Während des Spaziergangs haben wir viel Zeit zum Reden. "Du kannst mich alles fragen", ermuntert er mich. Er hat sich dafür entschieden, nicht im Stillen an seiner Infektion zu leiden, sondern damit raus zu gehen. "Out of the closet!" ist sein Motto. Deshalb möchte er auch, dass ich ihn namentlich in meinem Blog nenne und sein Foto zeige. Finde ich unglaublich mutig von ihm. Sich aus Scham zu isolieren ist eine Gefahr, deshalb braucht es Menschen wie ihn. Damit jemand den 36,7 Millionen weltweit Betroffenen symbolisiert: ihr seid nicht allein.
In Österreich sind es 8000, die mit dem HI Virus leben und jeden Tag steckt sich etwa eine Person neu an.
Darian war achtzehn Jahre alt, als er sich bei ungeschütztem Geschlechtsverkehr mit seinem Freund infiziert hat.
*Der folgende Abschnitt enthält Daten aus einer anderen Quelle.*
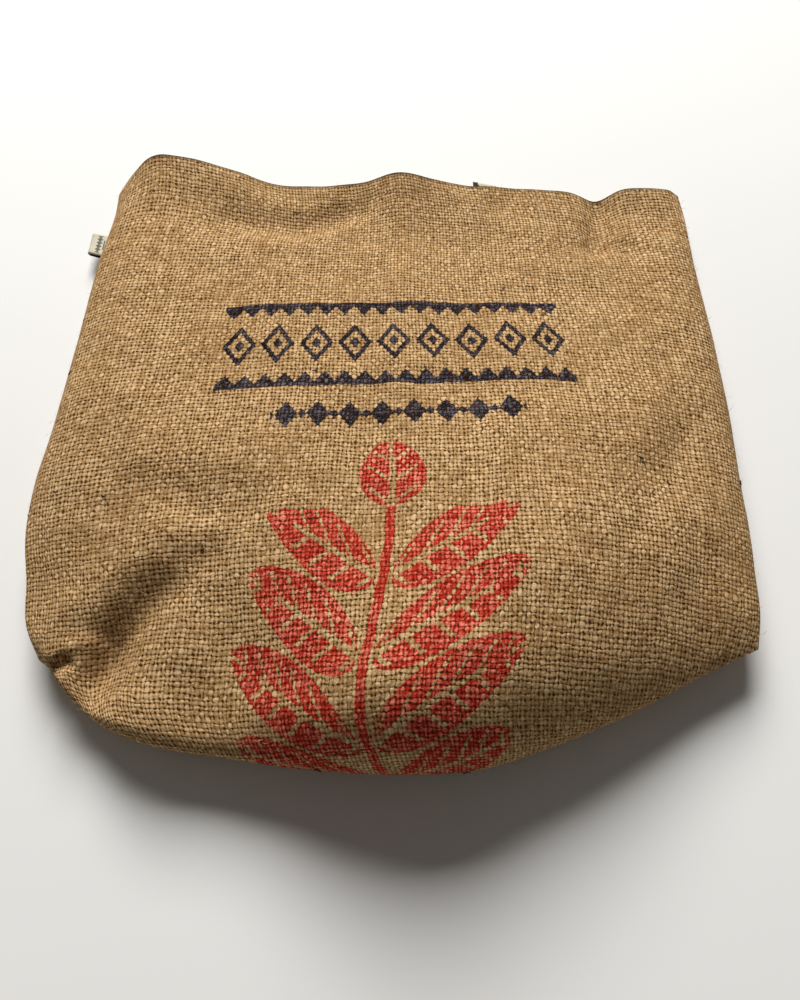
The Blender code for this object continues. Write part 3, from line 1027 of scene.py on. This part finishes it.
def tape_mesh(name, points, lengths):
    """A closed strip of tape under a grid of points, with its own map in metres."""
    strip = bmesh.new()
    weave = strip.loops.layers.uv.new("tape")
    rows, columns = points.shape[:2]
    top = [[strip.verts.new(Vector(points[r, c]) * MM) for c in range(columns)]
           for r in range(rows)]

    def tile(corners):
        face = strip.faces.new([vert for vert, _, _ in corners])
        face.smooth = True
        for loop, (_, r, c) in zip(face.loops, corners):
            loop[weave].uv = (lengths[0] * MM * r / (rows - 1),
                              lengths[1] * MM * c / (columns - 1))

    squares = [(r, c) for r in range(rows - 1) for c in range(columns - 1)]
    for r, c in squares:
        tile([(top[i][j], i, j) for i, j in ((r, c), (r + 1, c), (r + 1, c + 1), (r, c + 1))])
    strip.normal_update()
    under = [[strip.verts.new(vert.co - vert.normal * TAPE_THICKNESS * MM) for vert in row]
             for row in top]
    for r, c in squares:
        tile([(under[i][j], i, j) for i, j in ((r, c), (r, c + 1), (r + 1, c + 1), (r + 1, c))])
    edge = ([(r, 0) for r in range(rows)] + [(rows - 1, c) for c in range(1, columns)]
            + [(r, columns - 1) for r in range(rows - 2, -1, -1)]
            + [(0, c) for c in range(columns - 2, -1, -1)])
    for (r, c), (i, j) in zip(edge, edge[1:]):
        tile([(top[i][j], i, j), (top[r][c], r, c), (under[r][c], r, c), (under[i][j], i, j)])
    mesh = bpy.data.meshes.new(name)
    strip.to_mesh(mesh)
    strip.free()
    return mesh


reach, along_fold = np.meshgrid(np.linspace(0, 2, 41), np.linspace(0, 1, 13), indexing="ij")
to_fold = np.abs(1 - reach)
near_fold, far_fold = np.array(LABEL_NEAR_FOLD), np.array(LABEL_FAR_FOLD)
near_seam, far_seam = np.array(LABEL_NEAR_SEAM), np.array(LABEL_FAR_SEAM)
fold_line = near_fold + along_fold[..., None] * (far_fold - near_fold)
seam_line = near_seam + along_fold[..., None] * (far_seam - near_seam)
plan = fold_line + to_fold[..., None] * LABEL_IN_SEAM * (seam_line - fold_line)
side = np.clip((1 - reach) / LABEL_FOLD_SHARE, -1, 1)
curl = LABEL_CURL * np.cos(along_fold * 3 + 1) * (1 - to_fold)
lift = LABEL_GAP * np.sin(side * math.pi / 2) + curl
slip = (1 - along_fold) * (side < 0) * -0.5
label_points = np.dstack((plan[..., 0], plan[..., 1] + slip, LABEL_MIDDLE + lift))
label = add_object("label_tape",
                   tape_mesh("label_tape", label_points, (LABEL_LENGTH, LABEL_WIDTH)))


def ribbed(place, pitch):
    """Woven ribs: 1 on each and 0 between them."""
    return (place * (2 * math.pi / (pitch * MM))).cos() * 0.5 + 0.5


tape = Finish("cream_tape")
tape_map, tape_u, tape_v = tape.flat_map("tape")
ribs = ribbed(tape_u, 0.45)
lines = ribbed(tape_v, 0.6)
soil = tape.noise(tape_map, scale=260.0, detail=3.0)
cream = tape.blend(ribs * 0.25 + lines * 0.15 + (soil - 0.5) * 1.1, CREAM, CREAM_SHADED)
down_label = tape_u * (1 / MM)
across_label = tape_v * (1 / MM) - MARKS_ACROSS
mark = (abs((across_label * (1 / MARK_PITCH)).fract() - 0.5) * 1.5
        + abs(down_label - MARKS_ALONG) * 0.44) < 0.95
mark = mark * (abs(across_label) < MARK_ROW_HALF)
stripe = (abs(down_label - STRIPE_ALONG) < STRIPE_HALF[0]) * (abs(across_label) < STRIPE_HALF[1])
cream = tape.blend(mark.most(stripe) * 0.88, cream, PRINT_DARK)
underside = tape_u > UNDERSIDE_FROM * MM
tape.set(Base_Color=tape.blend(underside, cream, UNDERSIDE_DARK),
         Roughness=0.85 - ribs * 0.1, Specular_IOR_Level=0.3)
tape.bump(ribs * 0.5 + lines * 0.3, 0.10 * MM, 0.8)
label.data.materials.append(tape.material)
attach(label, "root")
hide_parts("side_label")


# ---------------------------------------------------------------- tape end at the mouth
# The cream tape sewn behind the front hem. Only its end shows past the mouth, coloured dark along
# its left side.
TAB_RUN = (62.5, 79.5)
TAB_FROM = 176.0
TAB_END = 202.3
TAB_SLANTS = 2.6
TAB_RISES_FROM, TAB_RISES_OVER = 187, 14
TAB_UNDER_HEM = 9.6
TAB_TIP = 14.8
TAB_TIP_FALLS = 1.2
TAB_LENGTH, TAB_WIDTH = 27.2, 17.0
DARK_SIDE_FROM, DARK_SIDE_TO = 12.4, 13.2
TAB_CREAM = (0.74, 0.67, 0.50)
TAB_SHADED = (0.52, 0.45, 0.31)
TAB_DARK_SIDE = (0.050, 0.032, 0.018)
tab_run, tab_along = np.meshgrid(np.linspace(0, 1, 25), np.linspace(0, 1, 13), indexing="ij")
tab_x = TAB_RUN[0] + tab_along * (TAB_RUN[1] - TAB_RUN[0])
tab_y = TAB_FROM + tab_run * (TAB_END - TAB_FROM) - TAB_SLANTS * tab_along * tab_run
out_of_mouth = step((tab_y - TAB_RISES_FROM) / TAB_RISES_OVER)
tab_rise = TAB_TIP - TAB_UNDER_HEM - TAB_TIP_FALLS * tab_along
tab_points = np.dstack((tab_x, tab_y, TAB_UNDER_HEM + tab_rise * out_of_mouth))[:, ::-1]
tab = add_object("mouth_tape", tape_mesh("mouth_tape", tab_points, (TAB_LENGTH, TAB_WIDTH)))

tab_finish = Finish("cream_tape_end")
tab_map, tab_u, tab_v = tab_finish.flat_map("tape")
tab_ribs = ribbed(tab_u, 0.9)
tab_soil = tab_finish.noise(tab_map, scale=260.0, detail=3.0) - 0.5
dark_side = tab_finish.step(tab_v + tab_soil * 4 * MM, DARK_SIDE_FROM * MM, DARK_SIDE_TO * MM)
tab_cream = tab_finish.blend(tab_ribs * 0.2 + tab_soil, TAB_CREAM, TAB_SHADED)
tab_finish.set(Base_Color=tab_finish.blend(dark_side, tab_cream, TAB_DARK_SIDE),
               Roughness=0.85, Specular_IOR_Level=0.3)
tab_finish.bump(tab_ribs, 0.10 * MM, 0.8)
tab.data.materials.append(tab_finish.material)
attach(tab, "root")
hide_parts("mouth_tab")
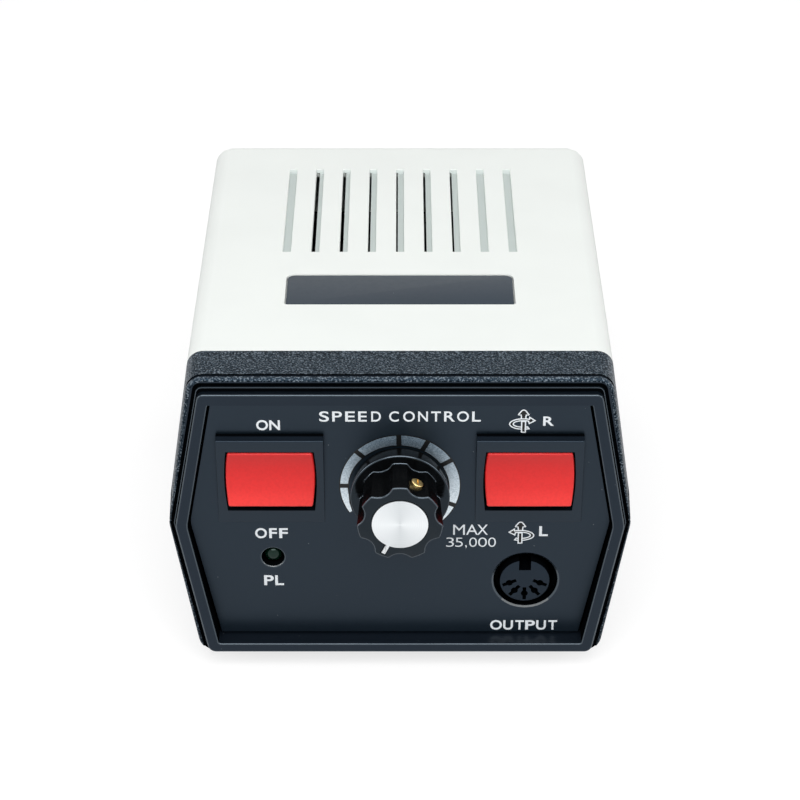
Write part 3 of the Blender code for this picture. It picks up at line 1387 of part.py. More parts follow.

Dieser hatte ihm seinen gesundheitlichen Zustand verschwiegen. Etwas, das Darian niemals machen würde. Er legt die Karten immer offen auf den Tisch; spätestens dann, wenn es gefährlich werden könnte. Nach der Diagnose hat es zwei Jahre gedauert, bis er zurück in ein normales Leben gefunden hat. "Natürlich geht man durch die Hölle, natürlich trauert man, heult, zieht sich zurück. Aber irgendwann habe ich begriffen, dass nur ich an der Situation was ändern kann. Nicht an der Krankheit selbst, aber daran, wie ich damit umgehe."
Valerie Kattenfeld
Das war der Beginn eines neuen Lebensabschnitts. Das bedeutet für Darian, dankbar zu sein für alles, was ist. Immer im Moment sein. Und immer auf seine innere Stimme zu hören. Wenn er heute von jemandem aufgrund seiner Infektion zurückgewiesen wird, denkt er: das ist dessen Problem, nicht meines. Es kann eben nicht jeder damit umgehen und viele lassen sich immer noch durch ihre Ängste und Vorurteile bestimmen.
Daran, dass Darian seine große Liebe treffen wird, hat er sowieso keine Zweifel. Als wir endlich am schönsten Strand der Ilha Grande angekommen sind, lege ich mich in die Sonne, während er auf die Felsen klettert. Ein mystischer Ort, an dem man stundenlang zusehen könnte, wie sich die Wellen brechen, zischen und aufschäumen. Er ist ziemlich lange weg. Als er wieder kommt, strahlt er: "Ich hab jemanden kennen gelernt!"